6. Over the Garden Wall (2014)
First airing on Cartoon Network over the course of five nights in November 2014, Over the Garden Wall is an autumnal cult classic from the mind of Adventure Time’s creative director, Patrick McHale, recounting the tale of two kid heroes, Wirt and Greg, and their pet frog as they desperately attempt to find their way home from a purgatory-like state called The Unknown. It looked like a charming folk tale with beautiful watercolor art. Adults who sat down to rewatch it started noticing something darker threading through every episode.
After mulling over the show’s episodic order and correlating themes, fans have noted that the latter nine episodes of Over the Garden Wall directly correspond to the rings of hell from Dante’s Inferno, from purgatory to treachery. The Beast acts as a Satanic figure corrupting those around him, and there is a darkness to the lessons in Over the Garden Wall that is not present in other children’s shows of its sort. That’s a lot to unpack from something that originally aired in a five-night block before bedtime.

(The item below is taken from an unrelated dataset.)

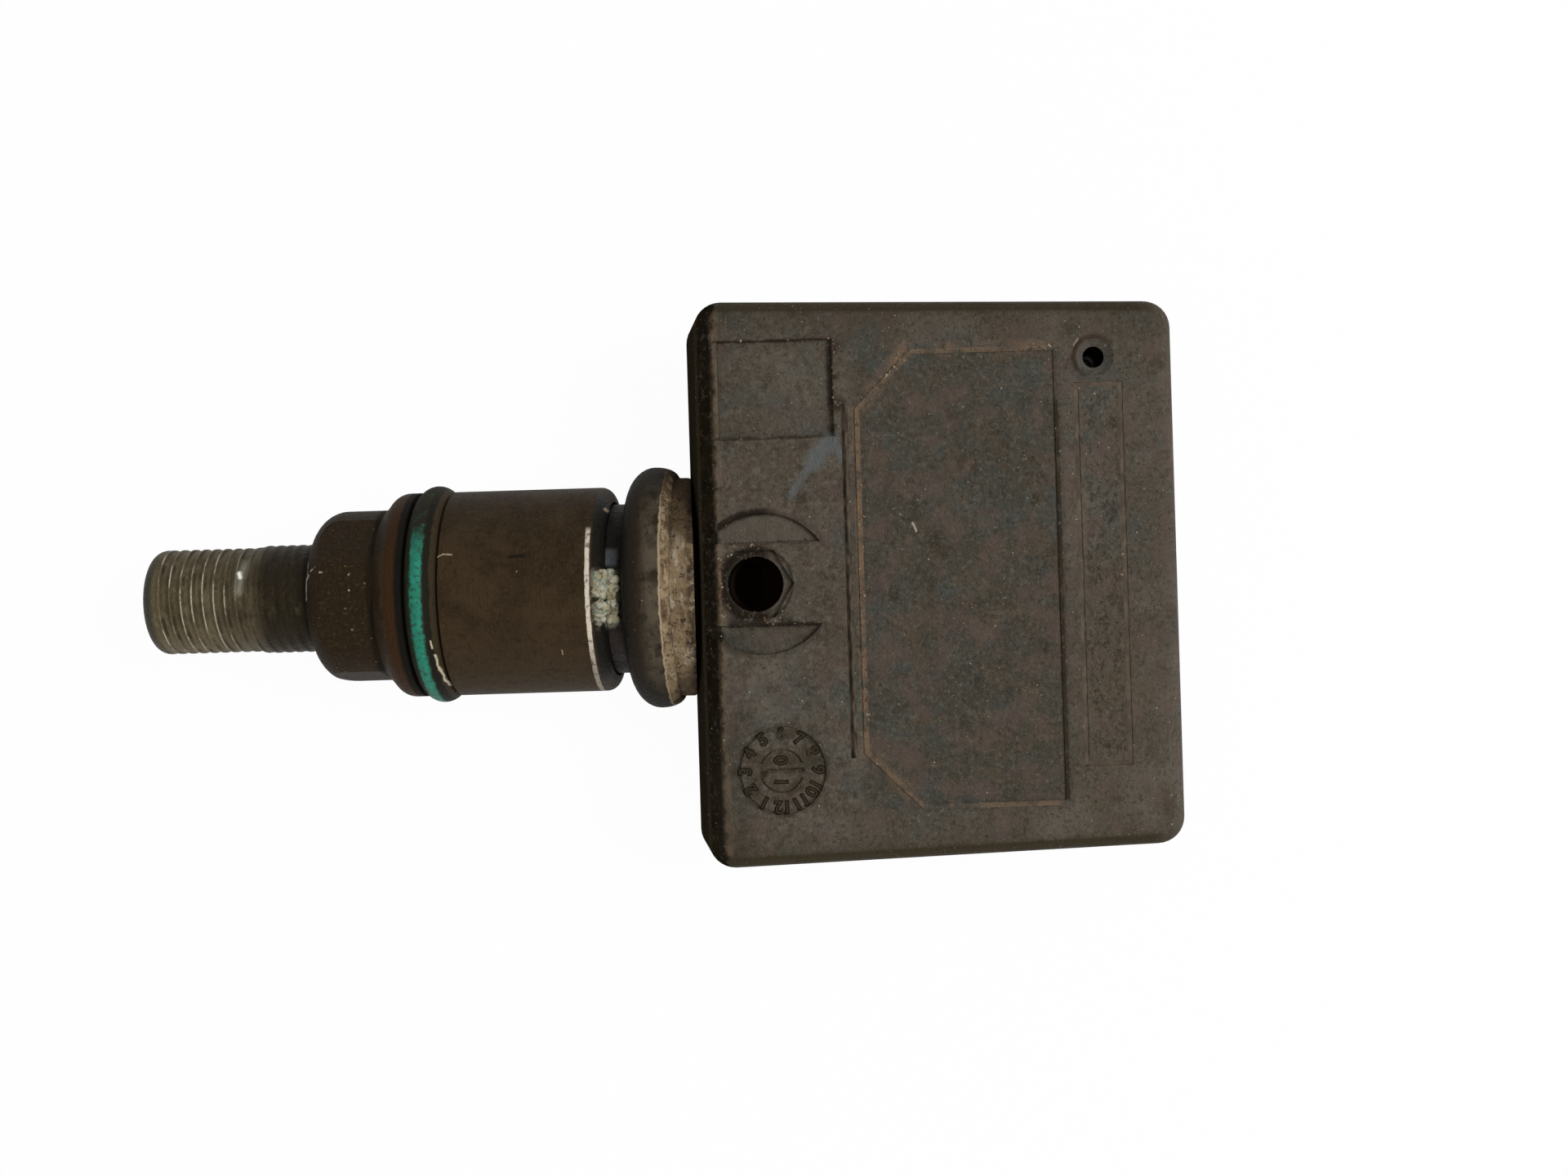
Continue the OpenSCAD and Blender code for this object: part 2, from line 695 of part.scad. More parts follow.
// The core's head is a cup with a slot across its rim, and its barrel holds the spring
module core_body() color([0.72, 0.6, 0.32]) from_seat() along_stem() difference() {
  union() {
    stem_round(core_head_d, s_core_head, s_core);
    stem_round(core_barrel_d, s_core_end, s_core_head);
  }
  stem_round(core_pin_d + 2 * fit, s_core_end - cut, s_core + cut);
  stem_round(core_bore_d, s_spring_fixed, s_core_head - core_top_wall);
  stem_round(core_head_d - 2 * core_rim_t, s_core_head + core_floor_t, s_core + cut);
  translate([-core_head_d, -core_slot_w / 2, s_core - core_slot_depth])
    cube([2 * core_head_d, core_slot_w, 2 * cut]);
}

module core_seal() color([0.85, 0.83, 0.78]) from_seat() along_stem() difference() {
  stem_round(core_seat_d, s_core_seat - core_seal_l, s_core_seat);
  stem_round(core_barrel_d, s_core_seat - core_seal_l - cut, s_core_seat + cut);
}

module core_pin() color([0.75, 0.65, 0.4]) from_seat() along_stem() {
  stem_round(core_pin_d, s_core_end - core_cup_l, s_core - pin_sink);
  stem_round(core_bore_d - 2 * spring_gap, s_spring_free, s_spring_free + pin_collar_t);
}

module core_cup() color([0.12, 0.12, 0.12]) from_seat() along_stem() difference() {
  stem_round(core_barrel_d - 2 * core_cup_step, s_core_end - core_cup_l, s_core_end);
  stem_round(core_pin_d, s_core_end - core_cup_l - cut, s_core_end + cut);
}

// The core's spring, a wire swept along a helix by the points that the function gives
function spring_point(i, k) =
  let (
    wire = spring_wire_d / 2,
    a = 360 * i / spring_steps,
    b = 360 * k / spring_sides,
    run = s_spring_free - s_spring_fixed - spring_wire_d,
    r = spring_r + wire * cos(b)
  )
  [r * cos(a), r * sin(a), s_spring_fixed + wire + run * i / (spring_steps * spring_turns) + wire * sin(b)];

module core_spring() color([0.7, 0.7, 0.72]) from_seat() along_stem() {
  rings = spring_steps * spring_turns;
  sides = spring_sides;
  polyhedron(
    points = [for (i = [0:rings], k = [0:sides - 1]) spring_point(i, k)],
    faces = concat(
      [[for (k = [sides - 1:-1:0]) k]],
      [[for (k = [0:sides - 1]) rings * sides + k]],
      [for (i = [0:rings - 1], k = [0:sides - 1]) let (n = (k + 1) % sides)
        [i * sides + k, i * sides + n, (i + 1) * sides + n]],
      [for (i = [0:rings - 1], k = [0:sides - 1]) let (n = (k + 1) % sides)
        [i * sides + k, (i + 1) * sides + n, (i + 1) * sides + k]]
    )
  );
}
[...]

7. Hey Arnold! (1996–2004)
Hey Arnold! was an inspirational children’s show following the iconic Arnold as he taught the audience valuable moral lessons. However, despite the fact that this show was a great learning tool for kids, the storyline did occasionally get too dark. Though the episodes often had a good ending, some of them touched upon mature topics like mental health, war, poverty, and addiction. None of that registered as troubling when you were a kid watching it after school – it just felt like normal neighborhood stuff.

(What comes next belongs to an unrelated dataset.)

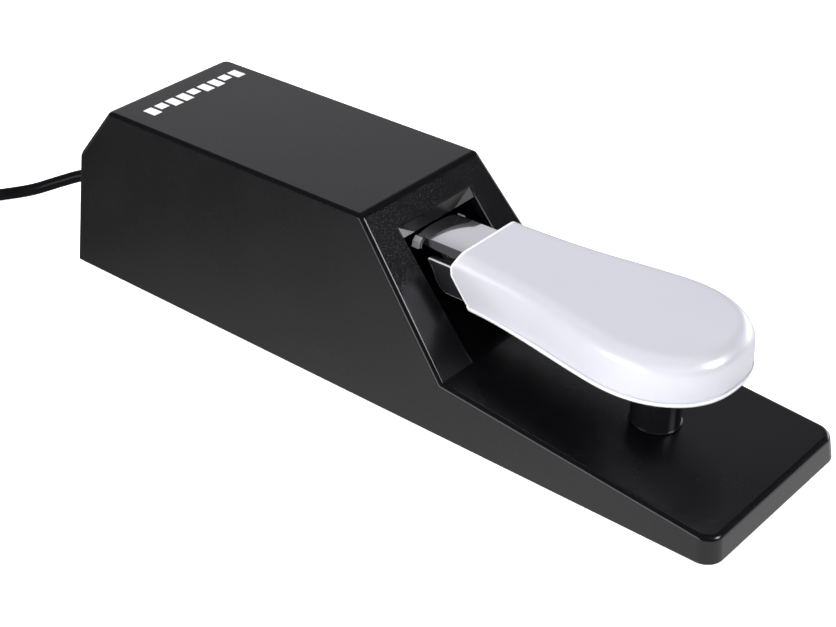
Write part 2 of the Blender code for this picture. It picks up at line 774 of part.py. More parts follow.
def lever_arm(parent):
    places = [LEVER_START, 53 * MM, 62 * MM, 68 * MM, 74 * MM, 80 * MM, 90 * MM, 100 * MM, 120 * MM,
              142 * MM, 147.5 * MM, 153 * MM, 158 * MM, 160 * MM, 190 * MM, LEVER_NOSE_START]
    sections = [lever_section(place) for place in places]
    for step in range(1, 6):
        angle = math.pi / 2 * step / 5.6
        half = LEVER_HALF - 6 * MM * (1 - math.cos(angle))
        sections.append(lever_section(LEVER_NOSE_START + LEVER_NOSE * math.sin(angle), half))
    lever = add_object("lever_arm", loft_shape(sections), chromed_steel())
    mat = chromed_steel()
    hole = turned_shape(plain_drill(BUSH_OUTER + GAP, -20 * MM, 20 * MM),
                        (0, at(PIVOT_PLACE), up(PIVOT_HEIGHT)), "X", 20)
    combine(lever, add_object("hole", hole, mat))
    for place in (CAP_SCREW_REAR, CAP_SCREW_FRONT):
        combine(lever, add_object("drill", cap_boss_drill(place), mat))
    lever.data.set_sharp_from_angle(angle=math.radians(32))
    return ride(lever, parent)


def cap_boss_drill(place):
    """Cuts the clearance hole round one of the cap's bosses."""
    return turned_shape(plain_drill(CAP_BOSS_HOLE, 30 * MM, 60 * MM), (0, at(place), up(0)), segments=16)


def pedal_bracket(parent):
    """Folded bracket under the lever: a web below the bar and a flange down each side."""
    mat = black_steel()
    start, end = 160 * MM, BRACKET_END
    under = [(place, lever_top(place) - 2.9 * MM) for place in (start, end)]
    flange = [(145.4 * MM, 42.9 * MM), (147.0 * MM, 40.6 * MM), (148.6 * MM, 36.8 * MM),
              (150.0 * MM, 34.7 * MM), (152.3 * MM, BRACKET_LOW), (end, BRACKET_LOW), under[1], under[0],
              (158 * MM, BRACKET_TOP), (146.0 * MM, BRACKET_TOP)]
    flanges = []
    for near, far in ((-BRACKET_OUTER, -BRACKET_INNER), (BRACKET_INNER, BRACKET_OUTER)):
        sections = [[(x, at(place), up(height)) for place, height in flange] for x in (near, far)]
        flanges.append(add_object("pedal_bracket", loft_shape(sections), mat))
    bracket, other = flanges
    web_rear = start + 2 * MM
    web = [(web_rear, under[0][1] - 0.1 * MM), under[1], (end, under[1][1] - BRACKET_SHEET),
           (web_rear, under[0][1] - 0.1 * MM - BRACKET_SHEET)]
    combine(bracket, add_object("web", side_prism(web, 11.3 * MM), mat), "UNION")
    combine(bracket, other, "UNION")
    combine(bracket, add_object("drill", cap_boss_drill(CAP_SCREW_REAR), mat))
    bracket.data.set_sharp_from_angle(angle=math.radians(32))
    return ride(bracket, parent)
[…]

One character’s backstory is undeniably dark. Mr. Hyunh was separated from his little daughter 20 years prior when they were escaping Vietnam during the war, and there was only enough room on the helicopter for his daughter. This plot was equal parts beautiful and chilling. Hey Arnold! tackled themes like poverty, immigration, mental health, and broken families, exploring real-life struggles through the experiences of children in an urban setting. As an adult, those storylines aren’t just touching. They’re genuinely heavy in a way that children’s programming rarely is.

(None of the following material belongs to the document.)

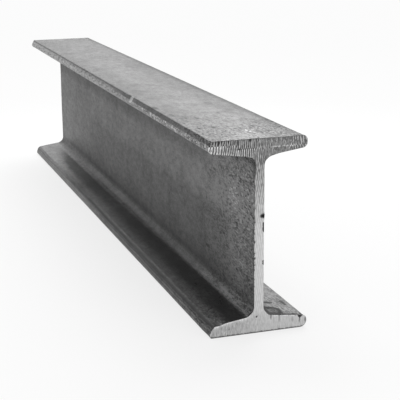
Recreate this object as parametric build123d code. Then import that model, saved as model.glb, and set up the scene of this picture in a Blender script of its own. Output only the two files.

What’s worth noting about all seven of these shows is that their darkness wasn’t accidental. Creators have long recognized that older viewers and parents may tune in alongside children, opening opportunities for more layered storytelling. Likewise, certain animators and studios historically sought to slip subversive messages past censors, using the cartoon format as a kind of Trojan horse. The cartoons that age the best are rarely the purely safe ones. They’re the ones that had something harder to say, and trusted the animation to carry it quietly into your living room.